**Task brief**:
Write out the full listing again, exactly as it stands.

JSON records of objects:
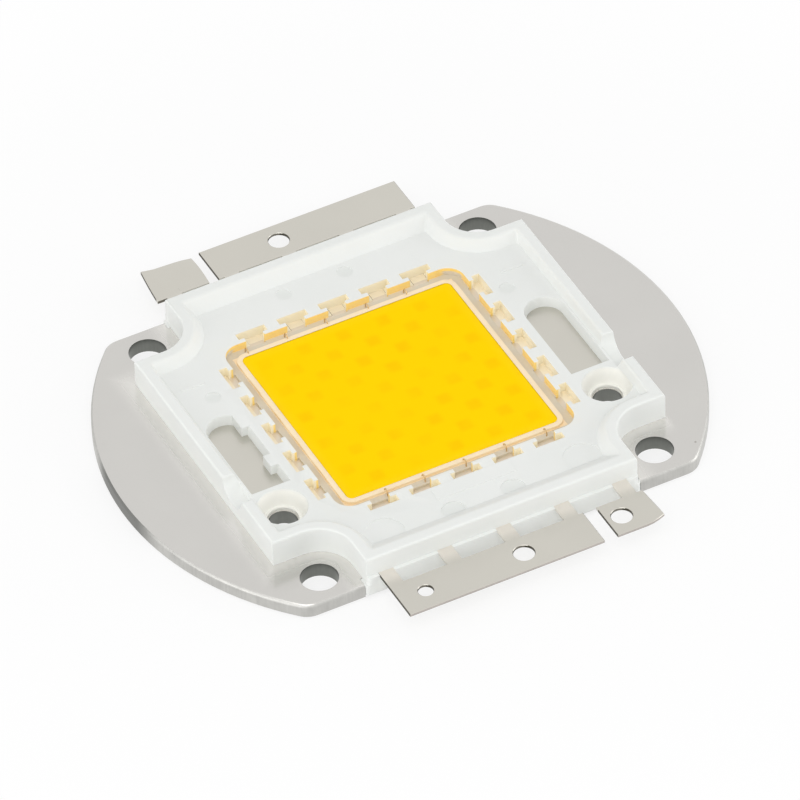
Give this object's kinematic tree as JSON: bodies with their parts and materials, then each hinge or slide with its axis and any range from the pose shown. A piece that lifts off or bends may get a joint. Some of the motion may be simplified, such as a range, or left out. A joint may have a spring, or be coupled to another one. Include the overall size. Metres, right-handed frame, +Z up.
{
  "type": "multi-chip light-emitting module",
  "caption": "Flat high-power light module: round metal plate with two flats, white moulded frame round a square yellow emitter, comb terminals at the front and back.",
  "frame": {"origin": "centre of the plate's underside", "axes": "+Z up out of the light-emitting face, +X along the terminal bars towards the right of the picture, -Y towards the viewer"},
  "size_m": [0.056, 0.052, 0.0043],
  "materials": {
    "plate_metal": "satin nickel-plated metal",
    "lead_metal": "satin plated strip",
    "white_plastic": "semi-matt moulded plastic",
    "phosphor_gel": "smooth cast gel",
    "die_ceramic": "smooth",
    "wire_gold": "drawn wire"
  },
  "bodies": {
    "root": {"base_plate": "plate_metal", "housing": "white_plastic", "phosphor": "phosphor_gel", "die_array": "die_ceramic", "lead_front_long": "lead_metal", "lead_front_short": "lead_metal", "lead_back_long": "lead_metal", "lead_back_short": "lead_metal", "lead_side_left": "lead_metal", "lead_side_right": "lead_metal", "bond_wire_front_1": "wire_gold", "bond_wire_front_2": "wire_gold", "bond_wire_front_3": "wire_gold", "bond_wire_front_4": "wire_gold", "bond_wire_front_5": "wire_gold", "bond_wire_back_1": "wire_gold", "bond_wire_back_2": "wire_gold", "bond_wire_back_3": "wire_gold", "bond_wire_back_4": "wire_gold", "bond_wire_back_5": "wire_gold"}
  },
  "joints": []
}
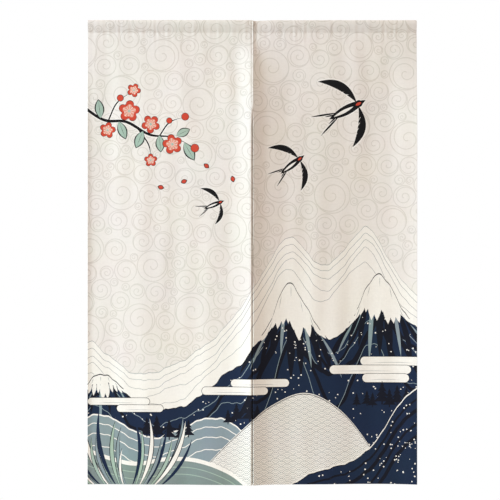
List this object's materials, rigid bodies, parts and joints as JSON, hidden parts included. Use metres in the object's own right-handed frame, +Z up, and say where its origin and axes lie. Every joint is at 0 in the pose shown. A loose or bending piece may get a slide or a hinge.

**Finished exercise**:
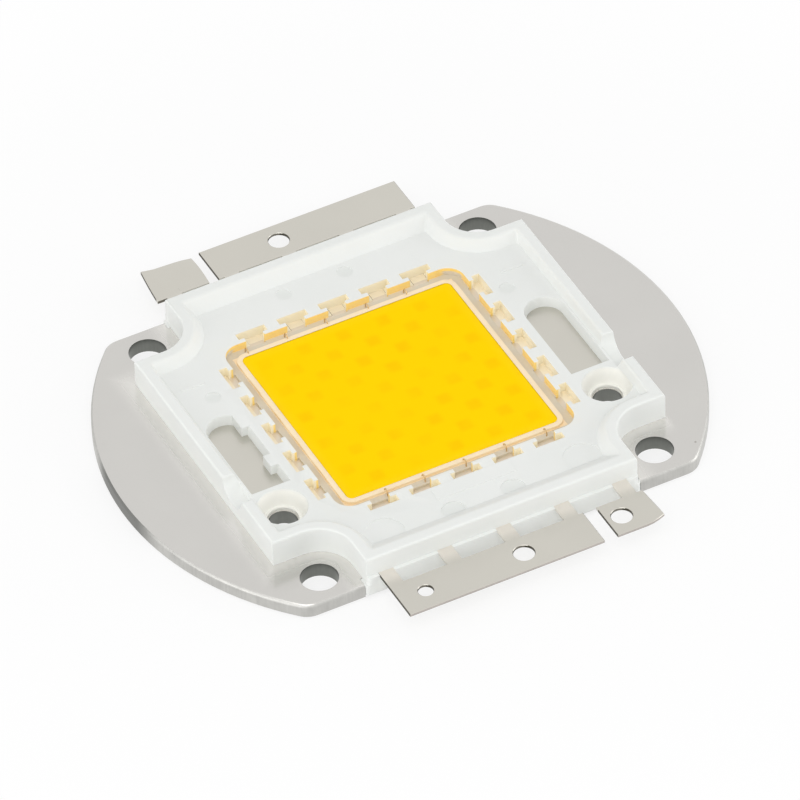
Give this object's kinematic tree as JSON: bodies with their parts and materials, then each hinge or slide with its axis and any range from the pose shown. A piece that lifts off or bends may get a joint. Some of the motion may be simplified, such as a range, or left out. A joint may have a spring, or be coupled to another one. Include the overall size. Metres, right-handed frame, +Z up.
{
  "type": "multi-chip light-emitting module",
  "caption": "Flat high-power light module: round metal plate with two flats, white moulded frame round a square yellow emitter, comb terminals at the front and back.",
  "frame": {"origin": "centre of the plate's underside", "axes": "+Z up out of the light-emitting face, +X along the terminal bars towards the right of the picture, -Y towards the viewer"},
  "size_m": [0.056, 0.052, 0.0043],
  "materials": {
    "plate_metal": "satin nickel-plated metal",
    "lead_metal": "satin plated strip",
    "white_plastic": "semi-matt moulded plastic",
    "phosphor_gel": "smooth cast gel",
    "die_ceramic": "smooth",
    "wire_gold": "drawn wire"
  },
  "bodies": {
    "root": {"base_plate": "plate_metal", "housing": "white_plastic", "phosphor": "phosphor_gel", "die_array": "die_ceramic", "lead_front_long": "lead_metal", "lead_front_short": "lead_metal", "lead_back_long": "lead_metal", "lead_back_short": "lead_metal", "lead_side_left": "lead_metal", "lead_side_right": "lead_metal", "bond_wire_front_1": "wire_gold", "bond_wire_front_2": "wire_gold", "bond_wire_front_3": "wire_gold", "bond_wire_front_4": "wire_gold", "bond_wire_front_5": "wire_gold", "bond_wire_back_1": "wire_gold", "bond_wire_back_2": "wire_gold", "bond_wire_back_3": "wire_gold", "bond_wire_back_4": "wire_gold", "bond_wire_back_5": "wire_gold"}
  },
  "joints": []
}
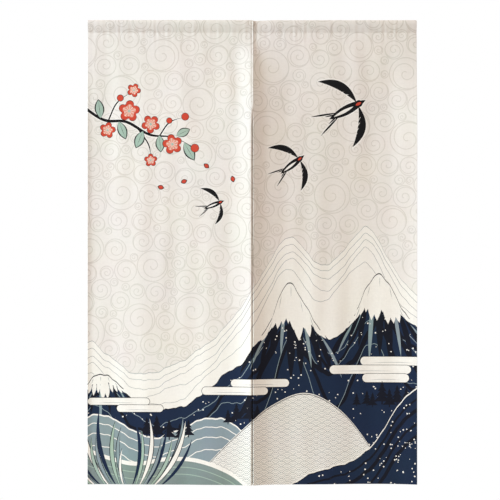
List this object's materials, rigid bodies, parts and joints as JSON, hidden parts included. Use metres in the object's own right-handed frame, +Z up, and say where its origin and axes lie. Every joint is at 0 in the pose shown. A loose or bending piece may get a slide or a hinge.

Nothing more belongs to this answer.